Task to complete:
Count every line of these entries that holds the word "shown", and reply with the number only.

•••••

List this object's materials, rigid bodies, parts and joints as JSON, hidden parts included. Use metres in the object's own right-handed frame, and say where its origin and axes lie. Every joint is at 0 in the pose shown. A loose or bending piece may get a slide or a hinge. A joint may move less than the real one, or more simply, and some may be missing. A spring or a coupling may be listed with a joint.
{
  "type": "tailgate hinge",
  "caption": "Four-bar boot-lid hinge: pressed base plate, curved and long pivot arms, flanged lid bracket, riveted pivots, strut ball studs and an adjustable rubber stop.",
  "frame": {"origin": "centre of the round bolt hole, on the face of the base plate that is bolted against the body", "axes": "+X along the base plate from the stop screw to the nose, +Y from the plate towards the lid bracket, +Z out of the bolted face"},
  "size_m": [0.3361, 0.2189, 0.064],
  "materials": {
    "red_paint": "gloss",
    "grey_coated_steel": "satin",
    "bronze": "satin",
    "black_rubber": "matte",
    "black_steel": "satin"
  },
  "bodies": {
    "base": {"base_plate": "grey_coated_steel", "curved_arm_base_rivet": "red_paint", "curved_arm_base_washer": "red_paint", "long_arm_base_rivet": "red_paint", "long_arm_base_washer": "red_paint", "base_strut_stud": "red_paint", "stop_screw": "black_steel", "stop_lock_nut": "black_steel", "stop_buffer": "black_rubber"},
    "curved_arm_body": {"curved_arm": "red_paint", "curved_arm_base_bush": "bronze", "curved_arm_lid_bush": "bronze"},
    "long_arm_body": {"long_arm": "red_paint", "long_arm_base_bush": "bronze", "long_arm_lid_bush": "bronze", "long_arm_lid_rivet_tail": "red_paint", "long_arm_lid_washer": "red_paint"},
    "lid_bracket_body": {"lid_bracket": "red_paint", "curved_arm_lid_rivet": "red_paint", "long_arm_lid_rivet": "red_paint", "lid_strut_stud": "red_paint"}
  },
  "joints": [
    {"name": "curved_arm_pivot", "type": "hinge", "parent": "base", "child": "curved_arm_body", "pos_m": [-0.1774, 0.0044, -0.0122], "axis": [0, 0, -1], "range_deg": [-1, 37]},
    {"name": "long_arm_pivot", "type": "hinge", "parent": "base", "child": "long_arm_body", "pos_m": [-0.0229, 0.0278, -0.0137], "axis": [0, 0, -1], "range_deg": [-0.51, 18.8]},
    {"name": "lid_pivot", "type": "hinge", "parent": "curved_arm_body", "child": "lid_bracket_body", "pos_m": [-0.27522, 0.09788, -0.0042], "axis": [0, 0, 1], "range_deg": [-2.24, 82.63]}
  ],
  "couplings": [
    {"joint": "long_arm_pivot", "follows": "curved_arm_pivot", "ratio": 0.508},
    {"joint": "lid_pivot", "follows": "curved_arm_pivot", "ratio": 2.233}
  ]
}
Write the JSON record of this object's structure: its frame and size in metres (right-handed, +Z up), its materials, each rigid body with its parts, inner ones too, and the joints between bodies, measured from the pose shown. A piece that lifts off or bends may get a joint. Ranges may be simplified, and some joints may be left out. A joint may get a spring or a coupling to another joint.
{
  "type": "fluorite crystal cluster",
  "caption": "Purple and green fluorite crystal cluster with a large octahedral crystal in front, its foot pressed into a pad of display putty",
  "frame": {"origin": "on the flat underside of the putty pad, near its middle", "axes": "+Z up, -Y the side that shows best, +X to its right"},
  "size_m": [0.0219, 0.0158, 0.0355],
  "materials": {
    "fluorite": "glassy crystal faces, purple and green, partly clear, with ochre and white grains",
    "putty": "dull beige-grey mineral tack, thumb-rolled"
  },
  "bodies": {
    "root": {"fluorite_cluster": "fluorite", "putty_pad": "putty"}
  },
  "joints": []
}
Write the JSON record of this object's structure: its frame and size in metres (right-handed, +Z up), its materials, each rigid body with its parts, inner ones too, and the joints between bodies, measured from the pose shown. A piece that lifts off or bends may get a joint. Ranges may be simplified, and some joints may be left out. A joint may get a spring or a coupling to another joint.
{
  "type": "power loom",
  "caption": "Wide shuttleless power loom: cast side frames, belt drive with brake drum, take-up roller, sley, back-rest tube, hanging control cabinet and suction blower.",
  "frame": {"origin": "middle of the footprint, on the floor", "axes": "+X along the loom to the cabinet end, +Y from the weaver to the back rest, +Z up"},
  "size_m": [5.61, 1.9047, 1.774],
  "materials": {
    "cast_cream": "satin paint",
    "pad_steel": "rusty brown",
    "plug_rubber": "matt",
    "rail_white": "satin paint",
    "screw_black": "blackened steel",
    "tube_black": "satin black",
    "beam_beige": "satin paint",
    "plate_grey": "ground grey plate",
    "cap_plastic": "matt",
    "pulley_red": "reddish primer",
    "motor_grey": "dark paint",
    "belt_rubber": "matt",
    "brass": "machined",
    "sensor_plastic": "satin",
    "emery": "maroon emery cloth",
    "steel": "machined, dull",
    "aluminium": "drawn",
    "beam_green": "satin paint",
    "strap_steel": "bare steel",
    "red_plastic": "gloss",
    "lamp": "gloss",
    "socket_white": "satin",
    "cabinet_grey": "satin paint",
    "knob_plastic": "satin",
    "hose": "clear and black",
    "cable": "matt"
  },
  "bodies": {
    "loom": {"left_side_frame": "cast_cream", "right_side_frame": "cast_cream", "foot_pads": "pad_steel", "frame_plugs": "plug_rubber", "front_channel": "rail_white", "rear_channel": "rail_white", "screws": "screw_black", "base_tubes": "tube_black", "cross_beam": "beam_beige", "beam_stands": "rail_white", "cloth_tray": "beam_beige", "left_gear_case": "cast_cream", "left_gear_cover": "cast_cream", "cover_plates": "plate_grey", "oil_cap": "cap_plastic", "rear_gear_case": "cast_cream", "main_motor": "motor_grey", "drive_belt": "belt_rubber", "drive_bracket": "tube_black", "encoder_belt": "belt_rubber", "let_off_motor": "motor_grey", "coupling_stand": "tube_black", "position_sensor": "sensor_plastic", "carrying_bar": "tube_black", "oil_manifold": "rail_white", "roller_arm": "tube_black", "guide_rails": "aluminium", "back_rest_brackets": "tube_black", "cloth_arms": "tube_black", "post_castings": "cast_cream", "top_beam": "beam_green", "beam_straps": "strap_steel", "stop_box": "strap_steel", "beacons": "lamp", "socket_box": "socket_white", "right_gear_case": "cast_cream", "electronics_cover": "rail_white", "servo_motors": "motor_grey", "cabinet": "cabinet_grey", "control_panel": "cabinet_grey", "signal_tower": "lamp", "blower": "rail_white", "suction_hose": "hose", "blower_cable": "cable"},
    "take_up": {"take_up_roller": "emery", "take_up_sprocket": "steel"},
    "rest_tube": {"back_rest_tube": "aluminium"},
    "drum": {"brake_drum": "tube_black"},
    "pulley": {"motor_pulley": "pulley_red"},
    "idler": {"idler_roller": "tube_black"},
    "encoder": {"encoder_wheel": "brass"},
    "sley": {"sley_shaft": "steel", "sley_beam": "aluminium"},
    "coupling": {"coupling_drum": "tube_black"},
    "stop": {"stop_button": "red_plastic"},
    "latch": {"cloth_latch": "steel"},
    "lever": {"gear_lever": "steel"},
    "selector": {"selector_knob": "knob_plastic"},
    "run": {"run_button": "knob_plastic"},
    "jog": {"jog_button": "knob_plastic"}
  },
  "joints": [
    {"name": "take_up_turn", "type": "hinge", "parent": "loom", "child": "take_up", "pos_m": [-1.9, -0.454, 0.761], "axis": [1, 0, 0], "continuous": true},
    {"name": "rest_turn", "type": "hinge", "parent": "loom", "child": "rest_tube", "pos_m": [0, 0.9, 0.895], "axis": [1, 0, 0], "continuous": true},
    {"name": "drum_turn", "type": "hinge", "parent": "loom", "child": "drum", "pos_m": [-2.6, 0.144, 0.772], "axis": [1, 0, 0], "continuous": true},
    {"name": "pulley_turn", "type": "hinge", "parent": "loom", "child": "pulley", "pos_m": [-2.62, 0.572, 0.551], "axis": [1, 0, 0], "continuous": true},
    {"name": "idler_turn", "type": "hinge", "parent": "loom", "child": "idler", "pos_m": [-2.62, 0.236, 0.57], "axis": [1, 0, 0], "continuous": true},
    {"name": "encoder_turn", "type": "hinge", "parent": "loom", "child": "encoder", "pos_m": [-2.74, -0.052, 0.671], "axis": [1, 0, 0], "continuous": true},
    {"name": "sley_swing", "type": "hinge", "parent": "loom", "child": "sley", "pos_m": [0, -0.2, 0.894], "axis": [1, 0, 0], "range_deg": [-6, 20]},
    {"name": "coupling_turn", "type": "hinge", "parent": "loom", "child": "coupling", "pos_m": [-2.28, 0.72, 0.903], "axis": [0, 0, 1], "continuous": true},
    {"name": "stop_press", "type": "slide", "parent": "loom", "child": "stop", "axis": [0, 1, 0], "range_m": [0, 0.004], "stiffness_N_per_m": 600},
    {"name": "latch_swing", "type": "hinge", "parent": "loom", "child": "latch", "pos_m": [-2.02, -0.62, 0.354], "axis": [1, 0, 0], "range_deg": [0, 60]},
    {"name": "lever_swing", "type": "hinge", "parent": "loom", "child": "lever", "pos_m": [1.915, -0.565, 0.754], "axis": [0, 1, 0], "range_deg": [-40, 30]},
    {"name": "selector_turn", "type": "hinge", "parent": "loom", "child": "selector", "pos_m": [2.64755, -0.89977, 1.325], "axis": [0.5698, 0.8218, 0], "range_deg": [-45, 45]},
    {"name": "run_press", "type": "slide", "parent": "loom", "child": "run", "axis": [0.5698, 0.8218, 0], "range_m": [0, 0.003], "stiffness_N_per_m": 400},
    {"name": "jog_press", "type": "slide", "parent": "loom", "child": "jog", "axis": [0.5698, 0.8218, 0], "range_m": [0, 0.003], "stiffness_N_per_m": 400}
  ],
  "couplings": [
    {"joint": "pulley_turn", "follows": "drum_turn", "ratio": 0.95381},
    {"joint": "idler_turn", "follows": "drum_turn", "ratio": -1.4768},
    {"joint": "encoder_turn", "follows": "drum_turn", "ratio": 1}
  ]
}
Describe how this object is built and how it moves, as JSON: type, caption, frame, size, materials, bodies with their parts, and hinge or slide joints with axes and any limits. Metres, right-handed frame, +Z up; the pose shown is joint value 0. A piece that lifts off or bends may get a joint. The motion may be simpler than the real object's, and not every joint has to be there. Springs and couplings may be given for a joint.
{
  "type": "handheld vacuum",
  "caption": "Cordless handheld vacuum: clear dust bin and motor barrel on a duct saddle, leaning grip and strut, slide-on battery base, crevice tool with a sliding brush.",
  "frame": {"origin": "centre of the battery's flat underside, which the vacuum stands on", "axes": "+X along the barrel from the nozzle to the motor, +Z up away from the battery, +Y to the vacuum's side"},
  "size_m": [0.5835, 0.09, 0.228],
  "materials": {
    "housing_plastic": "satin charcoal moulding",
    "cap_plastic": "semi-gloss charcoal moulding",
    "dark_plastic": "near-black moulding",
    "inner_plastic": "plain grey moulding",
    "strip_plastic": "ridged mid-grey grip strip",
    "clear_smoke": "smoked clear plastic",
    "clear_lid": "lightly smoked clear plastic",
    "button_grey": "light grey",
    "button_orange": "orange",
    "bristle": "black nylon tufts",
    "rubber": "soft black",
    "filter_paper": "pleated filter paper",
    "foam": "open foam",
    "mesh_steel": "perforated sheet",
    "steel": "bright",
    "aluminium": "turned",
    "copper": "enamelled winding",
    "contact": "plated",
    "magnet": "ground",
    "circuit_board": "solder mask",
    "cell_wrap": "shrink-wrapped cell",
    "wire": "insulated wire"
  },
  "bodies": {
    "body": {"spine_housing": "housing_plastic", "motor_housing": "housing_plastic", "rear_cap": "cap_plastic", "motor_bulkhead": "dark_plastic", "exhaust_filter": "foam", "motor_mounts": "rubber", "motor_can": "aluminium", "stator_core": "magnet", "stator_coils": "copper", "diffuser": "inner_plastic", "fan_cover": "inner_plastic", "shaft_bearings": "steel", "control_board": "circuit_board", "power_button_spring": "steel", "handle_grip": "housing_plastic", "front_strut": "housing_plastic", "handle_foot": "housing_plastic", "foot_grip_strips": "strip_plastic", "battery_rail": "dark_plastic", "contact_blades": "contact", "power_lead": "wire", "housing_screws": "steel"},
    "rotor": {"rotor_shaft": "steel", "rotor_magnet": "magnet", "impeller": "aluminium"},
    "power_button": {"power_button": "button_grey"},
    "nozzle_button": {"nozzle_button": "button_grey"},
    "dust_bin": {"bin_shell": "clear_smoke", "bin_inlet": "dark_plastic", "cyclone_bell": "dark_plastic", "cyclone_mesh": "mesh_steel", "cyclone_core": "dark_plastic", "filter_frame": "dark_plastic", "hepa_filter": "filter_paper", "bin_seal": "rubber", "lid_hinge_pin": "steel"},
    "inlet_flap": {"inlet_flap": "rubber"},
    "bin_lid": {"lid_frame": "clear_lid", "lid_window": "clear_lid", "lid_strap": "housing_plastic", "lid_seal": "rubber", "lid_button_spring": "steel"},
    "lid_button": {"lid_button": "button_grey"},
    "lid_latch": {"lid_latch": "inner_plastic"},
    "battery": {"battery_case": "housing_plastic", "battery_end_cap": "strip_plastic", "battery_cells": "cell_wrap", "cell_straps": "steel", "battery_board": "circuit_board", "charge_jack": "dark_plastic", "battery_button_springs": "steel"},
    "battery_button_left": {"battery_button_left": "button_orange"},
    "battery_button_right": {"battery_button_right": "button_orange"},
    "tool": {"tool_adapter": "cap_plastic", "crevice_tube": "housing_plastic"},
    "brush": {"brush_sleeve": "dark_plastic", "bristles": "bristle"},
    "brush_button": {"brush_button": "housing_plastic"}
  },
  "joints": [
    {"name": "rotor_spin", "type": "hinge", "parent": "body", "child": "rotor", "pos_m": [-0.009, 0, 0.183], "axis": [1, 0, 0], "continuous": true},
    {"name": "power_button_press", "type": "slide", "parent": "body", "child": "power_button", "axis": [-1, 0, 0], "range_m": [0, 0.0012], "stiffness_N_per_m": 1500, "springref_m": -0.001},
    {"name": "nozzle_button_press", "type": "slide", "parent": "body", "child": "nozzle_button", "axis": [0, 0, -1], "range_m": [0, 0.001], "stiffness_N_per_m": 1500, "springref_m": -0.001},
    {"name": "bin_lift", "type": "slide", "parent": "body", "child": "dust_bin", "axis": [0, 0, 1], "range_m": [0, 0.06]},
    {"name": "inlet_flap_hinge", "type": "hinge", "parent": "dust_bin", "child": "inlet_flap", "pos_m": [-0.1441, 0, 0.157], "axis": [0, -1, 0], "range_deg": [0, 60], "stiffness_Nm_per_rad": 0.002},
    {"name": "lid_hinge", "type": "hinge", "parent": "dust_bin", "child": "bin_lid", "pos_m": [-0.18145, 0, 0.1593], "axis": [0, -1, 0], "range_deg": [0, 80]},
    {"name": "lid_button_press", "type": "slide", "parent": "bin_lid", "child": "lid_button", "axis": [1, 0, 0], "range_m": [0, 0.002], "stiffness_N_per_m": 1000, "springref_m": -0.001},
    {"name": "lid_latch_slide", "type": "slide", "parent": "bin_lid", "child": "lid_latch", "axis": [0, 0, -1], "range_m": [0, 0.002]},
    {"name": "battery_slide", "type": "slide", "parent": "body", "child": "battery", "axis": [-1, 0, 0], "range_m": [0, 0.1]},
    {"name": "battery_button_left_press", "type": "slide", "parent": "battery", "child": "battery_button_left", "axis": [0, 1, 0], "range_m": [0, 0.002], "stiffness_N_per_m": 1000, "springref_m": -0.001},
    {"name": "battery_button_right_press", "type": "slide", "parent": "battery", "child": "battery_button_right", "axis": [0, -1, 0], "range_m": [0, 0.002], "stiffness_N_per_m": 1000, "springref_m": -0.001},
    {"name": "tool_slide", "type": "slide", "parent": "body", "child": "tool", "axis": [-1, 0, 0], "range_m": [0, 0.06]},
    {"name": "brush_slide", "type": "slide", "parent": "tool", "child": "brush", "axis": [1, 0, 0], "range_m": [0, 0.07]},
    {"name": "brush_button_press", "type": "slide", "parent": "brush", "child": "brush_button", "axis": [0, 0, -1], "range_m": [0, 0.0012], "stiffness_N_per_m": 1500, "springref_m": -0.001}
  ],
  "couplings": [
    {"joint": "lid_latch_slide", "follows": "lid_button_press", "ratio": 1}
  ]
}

•••••

Output for this task:
4